Unite claimed the 48 hour strikes will cause widespread delays to production of Weetabix as well as other products made by the factories including Alpen, Weetos and Oatibix at a time when there is growing uncertainty over food shortages caused by disruption to the UK’s supply chains.

Weetabix denied the strikes would cause delays or cause “any impact on our stock availability”.

While many firms have struggled during the pandemic, Weetabix enjoyed profits of $112.3 million, an 18.5 per cent increase on the previous year. Owners US cereal giant Post Holdings Inc most recent accounts show it had a turnover of $5.7 billion, an operating profit of $700.8 million and $1.2 billion in cash.

Fire and rehire involves an employer threatening an employee with the loss of their job if they do not sign up to new terms and conditions of an employment contract.
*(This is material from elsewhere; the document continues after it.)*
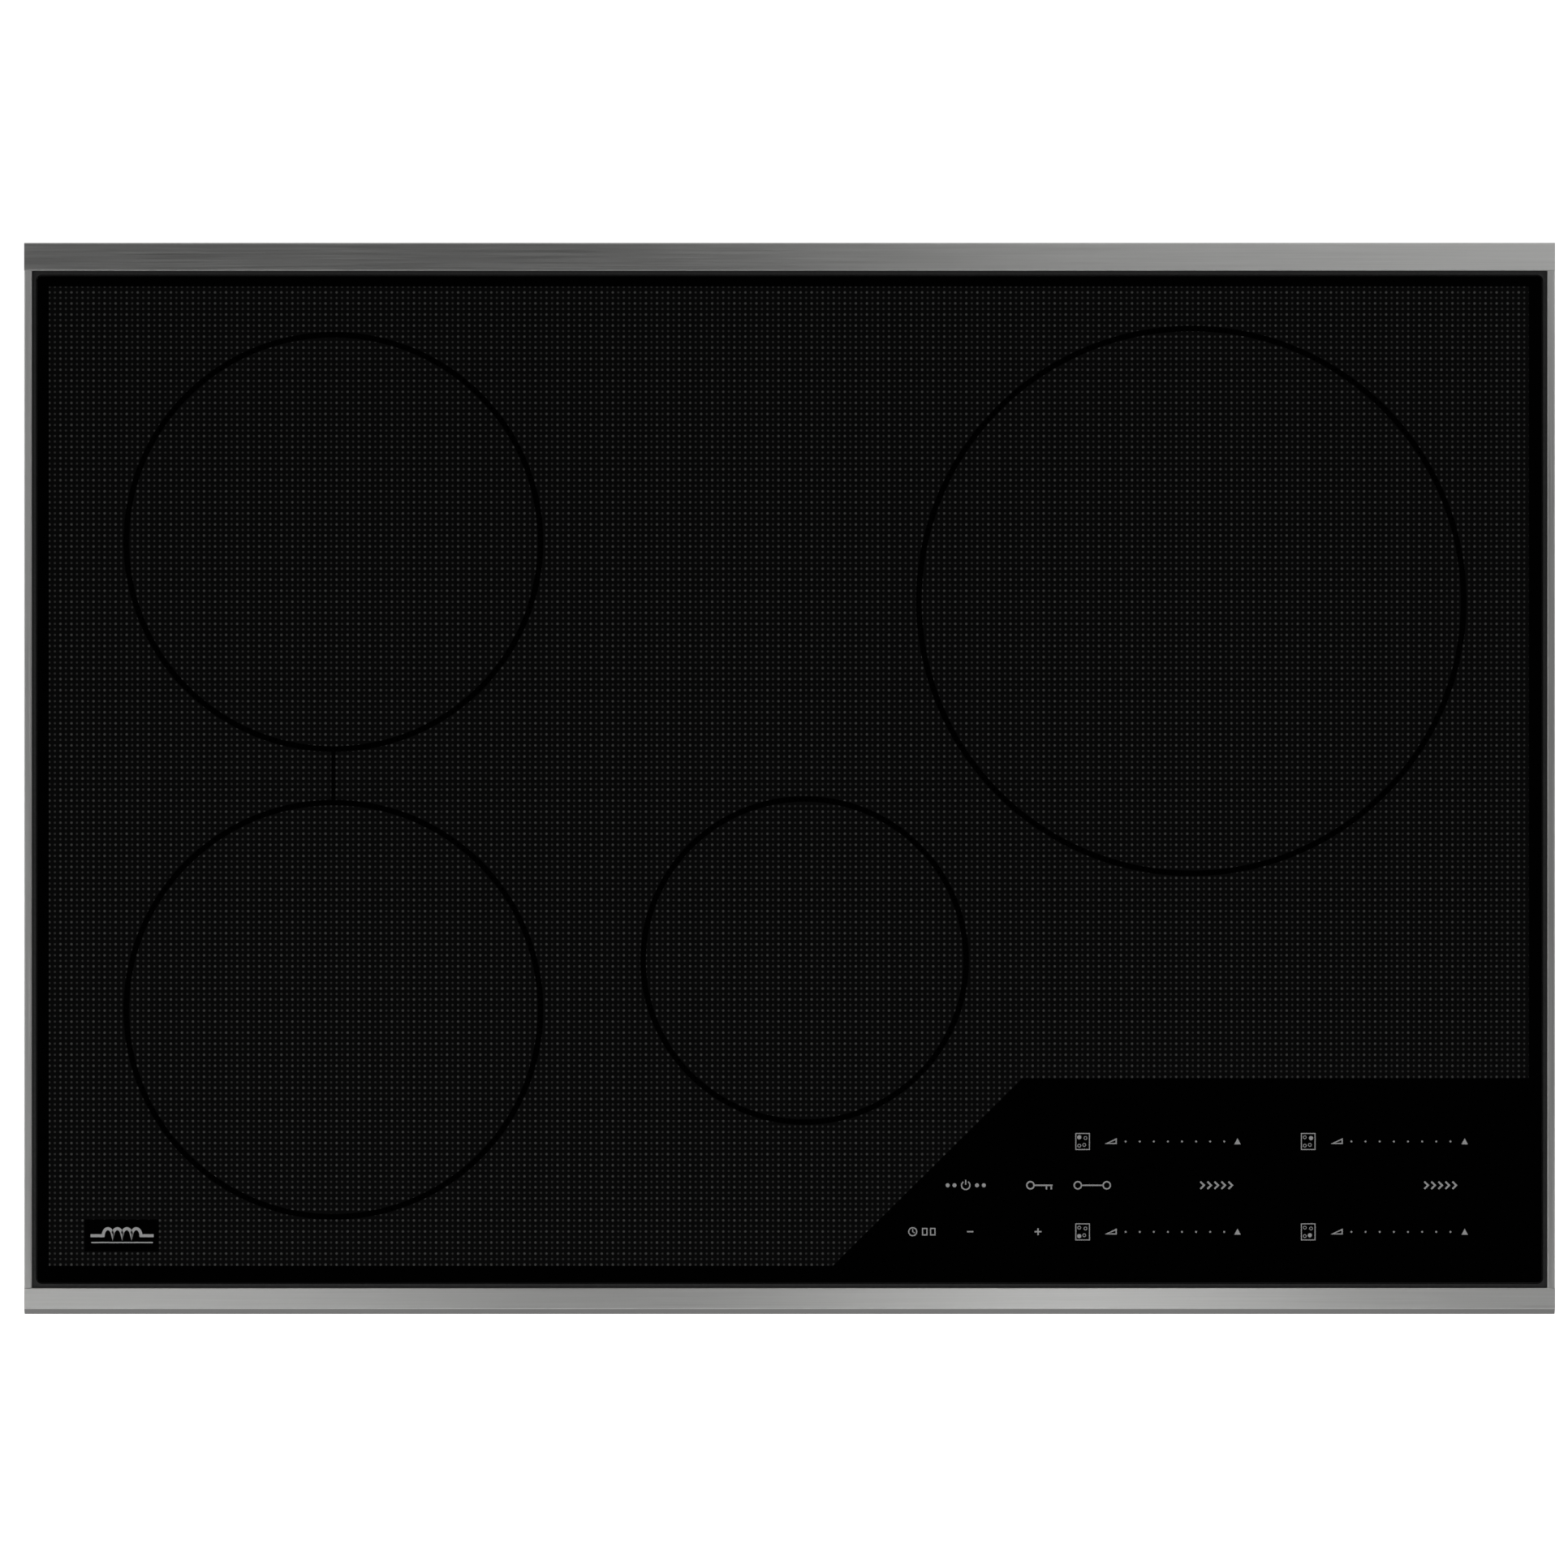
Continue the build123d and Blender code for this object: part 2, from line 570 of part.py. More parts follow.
def power_board_parts(x, y, top):
    """A power board's heatsink, transistors, capacitors and chokes, as four lists of solids."""
    wide, long, tall = HEATSINK
    left, front, back = x - wide / 2, y - long / 2, y + long / 2
    sink = block(left, left + wide, front, back, top, top + 5)
    for k in range(FINS):
        fin = left + k * (wide - FIN_T) / (FINS - 1)
        sink += block(fin, fin + FIN_T, front, back, top + 5, top + tall)
    transistors, capacitors, chokes = [], [], []
    for side in (-1, 1):
        tx, cx = x + side * (wide / 2 + 2.5), x + side * 58
        for k in range(4):
            ty, cy = y - 78 + k * 52, y - 95 + k * 45
            transistors.append(block(tx - 2.5, tx + 2.5, ty - 8, ty + 8, top + 0.5, top + 20.5))
            can = block(cx - 8, cx + 8, cy - 16, cy + 16, top, top + 26)
            capacitors.append(fillet(can.edges().filter_by(Axis.Z), 2.0))
        chokes.append(disc(cx, y + 92, top, 16, 18) - disc(cx, y + 92, top, 7, 18))
    return [sink], transistors, capacitors, chokes


def filter_board_parts(x, y, top):
    """The filter board's round capacitors and its chokes, as two lists of solids."""
    capacitors, chokes = [], []
    for k in range(-1, 2):
        cx = x + k * 52
        can = disc(cx, y - 42, top, 13, 38)
        capacitors.append(fillet(can.edges().sort_by(Axis.Z)[-1], 1.5))
        chokes.append(disc(cx, y + 40, top, 19, 22) - disc(cx, y + 40, top, 9, 22))
    return capacitors, chokes


def make_boards():
    """Power boards, filter board, their supports, heatsinks and the parts that stand on them."""
    top = BOARD_Z + BOARD_T
    keep("power_board_left", board(POWER_BOARDS[0]))
    keep("power_board_right", board(POWER_BOARDS[1]))
    keep("filter_board", board(FILTER_BOARD))
    supports, sinks, transistors = [], [], []
    capacitors, chokes = filter_board_parts(*FILTER_BOARD[:2], top)
    for spec in POWER_BOARDS + [FILTER_BOARD]:
        for x, y in board_corners(spec):
            foot = disc(x, y, FLOOR_TOP, 4.0, BOARD_Z - FLOOR_TOP)
            supports.append(foot + disc(x, y, BOARD_Z, 1.8, 3.5))
    for x, y, _, _ in POWER_BOARDS:
        groups = power_board_parts(x, y, top)
        for pool, group in zip((sinks, transistors, capacitors, chokes), groups):
            pool += group
    keep("board_supports", Compound(supports))
    keep("heatsinks", Compound(sinks))
    keep("power_transistors", Compound(transistors))
    keep("capacitors", Compound(capacitors))
    keep("chokes", Compound(chokes))


def make_touch_control():
    """The touch board under the glass, its plastic tray, and the ribbon cable to the filter board."""
    cx, cy = TOUCH_CENTRE
    hx, hy = TOUCH_SIZE[0] / 2, TOUCH_SIZE[1] / 2
    board_z = GLASS_BOTTOM - 0.3 - BOARD_T - 3.0
    top = board_z + BOARD_T
    bottom = board_z - TOUCH_TRAY_DROP
    keep("touch_board", plate(cx - hx, cx + hx, cy - hy, cy + hy, board_z, top, 2.0))
    pads = []
    for column in range(TOUCH_COLUMNS):
        for row in (-1, 1):
            x, y = cx - hx + 18 + column * TOUCH_PITCH, cy + row * 19
            pads.append(disc(x, y, top, 4.5, 2.8) - disc(x, y, top, 3.6, 2.8))
    keep("touch_springs", Compound(pads))
    tray = plate(cx - hx - 3, cx + hx + 3, cy - hy - 3, cy + hy + 3, bottom, top, 4.0)
    tray -= plate(cx - hx, cx + hx, cy - hy, cy + hy, board_z, HEIGHT, 2.0)
    tray -= block(cx - hx + 4, cx + hx - 4, cy - hy + 4, cy + hy - 4, board_z - 2, HEIGHT)
    for i in (-1, 1):
        for k in (-1, 1):
            x, y = cx + i * (hx - 10), cy + k * (hy - 8)
            tray += disc(x, y, TRAY_TOP, 4.0, bottom - TRAY_TOP) + disc(x, y, TRAY_TOP, 7.0, 2.0)
    keep("touch_board_tray", tray)
    make_ribbon(board_z)


def make_ribbon(board_z):
    """A flat cable from the touch board's tray, through the coil tray's slot, to the filter board."""
    start = TOUCH_CENTRE[1] + TOUCH_SIZE[1] / 2 + 3
    level = board_z - 2.5
    board_top = BOARD_Z + BOARD_T
    end_y = FILTER_BOARD[1] - FILTER_BOARD[3] / 2 + 6
    route = [(start, level), (RIBBON_Y, level), (RIBBON_Y, 40.0), (-80.0, 26.0), (end_y, board_top + 5)]
    run = FilletPolyline(*route, radius=[3.0, 14.0, 14.0])
    middle = (RIBBON_X[0] + RIBBON_X[1]) / 2
    width = RIBBON_X[1] - RIBBON_X[0] - 4
    path = (Plane.YZ.offset(middle) * run).wire()
    plane = Plane(origin=(middle, start, level), x_dir=(1, 0, 0), z_dir=(0, 1, 0))
    section = plane * Rectangle(width, RIBBON_T)
    half = width / 2 + 1
    plug = block(middle - half, middle + half, end_y - 4, end_y + 4, board_top, board_top + 9)
    keep("ribbon_cable", sweep(section, path=path) + plug)


# ---------------------------------------------------------------- blowers


def make_blower(name, x, y):
    """A radial blower: scroll housing, a motor on its lid, and the impeller. Returns the lid."""
    z0, z1 = FLOOR_TOP, FLOOR_TOP + BLOWER_H
    wall = BLOWER_WALL

    def scroll(grow, low, high):
        body = disc(x, y, low, SCROLL_R + grow, high - low)
        duct = block(x - SCROLL_R - grow, x + 4 + grow, y, y + 78, low, high)
        return body + duct

    housing = scroll(0, z0, z1 - wall) - scroll(-wall, z0 + wall, z1)
    housing -= block(x - SCROLL_R + wall, x + 4 - wall, y + 70, y + 90, z0 + wall, z1)
    housing -= disc(x, y, z0 - 1, INLET_R, 10)
    keep(f"blower_housing_{name}", housing)
    lid = scroll(0, z1 - wall, z1)

    motor = disc(x, y, z1 - wall - 3, 19.0, 3) + disc(x, y, z1 - wall - 15, 14.0, 12)
    motor += disc(x, y, z1 - wall - 20, 4.0, 6)
    motor -= disc(x, y, z1 - wall - 20.5, SHAFT_R + BEARING_CLEARANCE, 19)
    keep(f"blower_motor_{name}", motor)

    low, high = z0 + wall + 1.5, z1 - wall - 4.0
    cup = disc(x, y, low, IMPELLER_HUB_R, high - low) - disc(x, y, low + 2, IMPELLER_HUB_R - 2.0, high)
    back_plate = disc(x, y, high - 1.6, IMPELLER_R, 1.6) - disc(x, y, high - 2, IMPELLER_HUB_R - 2.0, 3)
    inlet_ring = disc(x, y, low, IMPELLER_R, 1.6) - disc(x, y, low - 1, IMPELLER_R - 9, 4)
    shaft = disc(x, y, low, SHAFT_R, high - low - 1)
    blades = []
    for k in range(BLADES):
        angle = 360 / BLADES * k
        blade = Rot(0, 0, 35) * block(-6.0, 6.0, -0.5, 0.5, low + 0.4, high - 0.4)
        blades.append(Pos(x, y, 0) * Rot(0, 0, angle) * Pos(IMPELLER_R - 6.2, 0, 0) * blade)
    keep(f"blower_impeller_{name}", cup + [back_plate, inlet_ring, shaft] + blades)
    return lid


# ---------------------------------------------------------------- clamps


def clamp_screw_spots():
    """A clamp bracket's two screws, as (y, z)."""
    return [(-14.0, 24.0), (14.0, 24.0)]


def make_bracket(side):
    """A clamp's bracket: an upright on the box's wall, and an arm with gussets and a threaded boss."""
    wall, tip = side * BOX_X, side * (WIDTH / 2 - 1.5)
    x = side * CLAMP_X
    low, high = sorted((wall, wall + side * BRACKET_T))
    upright = block(low, high, -22, 22, 14, ARM_Z + ARM_T)
    low, high = sorted((wall, tip))
    arm = block(low, high, -12, 12, ARM_Z, ARM_T + ARM_Z)
    tip_edges = arm.edges().filter_by(Axis.Z).filter_by(lambda e: abs(e.center().X - tip) < 1)
    bracket = upright + fillet(tip_edges, 4.0)
    bracket += disc(x, 0, ARM_Z - BOSS_H, 5.2, BOSS_H)
    low, high = sorted((wall, wall + side * 5.0))
    for y in (-11, 11):
        bracket += block(low, high, y - 1.0, y + 1.0, 28, ARM_Z)
    bracket -= disc(x, 0, 0, SCREW_R + THREAD_CLEARANCE, HEIGHT)
    for y, z in clamp_screw_spots():
        bracket -= Pos(wall, y, z) * Rot(0, 90, 0) * Cylinder(SHEET_HOLE_R, 10)
    return bracket


def make_clamps():
    """Hold-down clamps: a bracket on each side wall, a thumb screw in it and a swivelling pad."""
    keep("clamp_brackets", Compound([make_bracket(-1), make_bracket(1)]))
    for name, side in (("left", -1), ("right", 1)):
        x = side * CLAMP_X
        head_top = HEAD_Z + HEAD_T
        screw = disc(x, 0, head_top, SCREW_R, PAD_Z - head_top - 0.4)
        screw += disc(x, 0, PAD_Z - 0.5, TIP_R, 4.5)
        screw += extrude(Pos(x, 0, HEAD_Z) * RectangleRounded(2 * HEAD_R, 3.2, 1.5), HEAD_T)
        keep(f"clamp_screw_{name}", screw + disc(x, 0, HEAD_Z, 4.0, HEAD_T))
        pad = fillet(disc(x, 0, PAD_Z, PAD_R, PAD_T).edges().sort_by(Axis.Z)[-1], 0.8)
        keep(f"clamp_pad_{name}", pad - disc(x, 0, PAD_Z - 1, TIP_R + THREAD_CLEARANCE, 5.2))


def main():
    """Makes every piece and writes one STEP file for each node."""
    make_glass()
    make_glass_seal()
    make_bar("trim_rear", TRIM_BACK, 1, 0.6)
    make_bar("trim_front", TRIM_FRONT, -1, 3.0)
    make_side_rail("trim_left", -1)
    make_side_rail("trim_right", 1)
    make_wall_screws()
    make_gasket()
    make_burner_box()
    make_supply_inlet()
    make_tray()
    make_standoffs()
    for zone in ZONES:
        make_coil(*zone)
    make_sensors()
    make_boards()
    make_touch_control()
    keep("blower_lids", Compound([make_blower(*blower) for blower in BLOWERS]))
    make_clamps()
    for name, shape in PARTS.items():
        export_step(shape, f"parts/{name}.step")


main()
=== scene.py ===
import json
import math

import bmesh
import bpy
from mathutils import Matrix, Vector


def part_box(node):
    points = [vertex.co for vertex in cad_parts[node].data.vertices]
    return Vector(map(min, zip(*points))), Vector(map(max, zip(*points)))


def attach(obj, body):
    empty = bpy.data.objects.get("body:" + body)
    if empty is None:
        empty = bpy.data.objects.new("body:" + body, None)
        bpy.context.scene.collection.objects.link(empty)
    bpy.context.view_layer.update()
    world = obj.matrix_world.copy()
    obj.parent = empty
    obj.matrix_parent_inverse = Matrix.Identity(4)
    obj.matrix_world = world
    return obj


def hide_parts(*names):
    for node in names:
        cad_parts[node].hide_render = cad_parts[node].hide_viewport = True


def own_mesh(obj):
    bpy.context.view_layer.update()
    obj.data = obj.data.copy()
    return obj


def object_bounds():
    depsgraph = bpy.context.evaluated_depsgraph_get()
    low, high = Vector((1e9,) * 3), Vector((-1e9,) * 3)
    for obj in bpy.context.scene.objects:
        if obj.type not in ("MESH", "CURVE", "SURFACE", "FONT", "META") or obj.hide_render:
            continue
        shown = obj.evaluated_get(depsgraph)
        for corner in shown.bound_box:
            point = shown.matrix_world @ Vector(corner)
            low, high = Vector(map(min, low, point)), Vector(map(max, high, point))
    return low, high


# The looks of a built-in induction cooktop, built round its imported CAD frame.
# Metres, +Z up. The user stands at -Y. Lengths in the tables below are in millimetres.

MM = 0.001
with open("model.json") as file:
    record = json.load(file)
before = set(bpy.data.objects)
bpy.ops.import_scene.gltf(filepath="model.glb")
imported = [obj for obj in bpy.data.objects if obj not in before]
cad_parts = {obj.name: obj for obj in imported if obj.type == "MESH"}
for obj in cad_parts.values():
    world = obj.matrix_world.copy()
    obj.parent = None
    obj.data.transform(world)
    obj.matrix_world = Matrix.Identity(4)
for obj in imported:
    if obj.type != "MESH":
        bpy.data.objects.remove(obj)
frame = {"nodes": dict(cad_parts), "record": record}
cad_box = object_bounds()
NODES = frame["nodes"]

BOX_LOW, BOX_HIGH = cad_box
GLASS_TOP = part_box("glass_top")[1][2]

# ---------------------------------------------------------------- layout printed on the glass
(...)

It is typically used to impose changes on a workforce when they generally do not agree to the changes.

The TUC called for ministers to ban fire and rehire after nearly one in ten workers were reportedly affected by the tactics, but Boris Johnson declined to use May’s Queen’s Speech to outlaw the practice.

A spokesperson for The Department of Business, Energy and Industrial Strategy (BEIS) told the Big Issue that, while they do not comment on specific cases, they “have been very clear that using threats about firing and re-hiring simply as a negotiating tactic is completely unacceptable.”

BEIS suggested that “depending on the extent and likely impact of the proposed changes, employers should meet with affected employees, or union representatives to explain their case for making the proposed change.”

A previous dispute between Weetabix and employees at the Burton Latimer factory was resolved after workers voted to accept changes to shift pay, after going on strike in August. 

“The government refuses to ban fire and rehire despite almost three million people having been told to reapply for their jobs on worse terms and conditions since the first lockdown,” Andy McDonald, Labour’s shadow employment rights and protections secretary, told The Big Issue. 

“Not only is this type of exploitative employment practice unfair on individuals it is bad for the economy.

“Weetabix should immediately withdraw the threat of fire and rehire and negotiate a deal with its workers that protects their terms and conditions.”

The pandemic has seen companies seek cost-cutting measures to stay afloat or struggle to adapt to fluctuations in demand, leading many to use fire and rehire to shoehorn employees into accepting lower paid terms . 

There is widespread agreement among the British public that the practice should be banned, according to a survey by the GMB union in May. Three quarters of respondents believed there should be legal protections for workers who are currently subject to the whims of employers who can fire staff only to rehire them with worse terms. 

In his new deal for workers, Keir Starmer promised to ban fire-and-rehire and give rights against unfair dismissal to all workers from day one in power.

A six-month struggle between British Gas and workers over fire and rehire of around 7,000 gas engineers was finally resolved after workers backed an improved pay deal. GMB announced the deal after “gruelling negotiations” that won improvements to overtime rates and unsocial hours payments.

“Weetabix could end this dispute by simply withdrawing the attacks on workers’ pay,” said Unite regional secretary for the East Midlands Paresh Patel.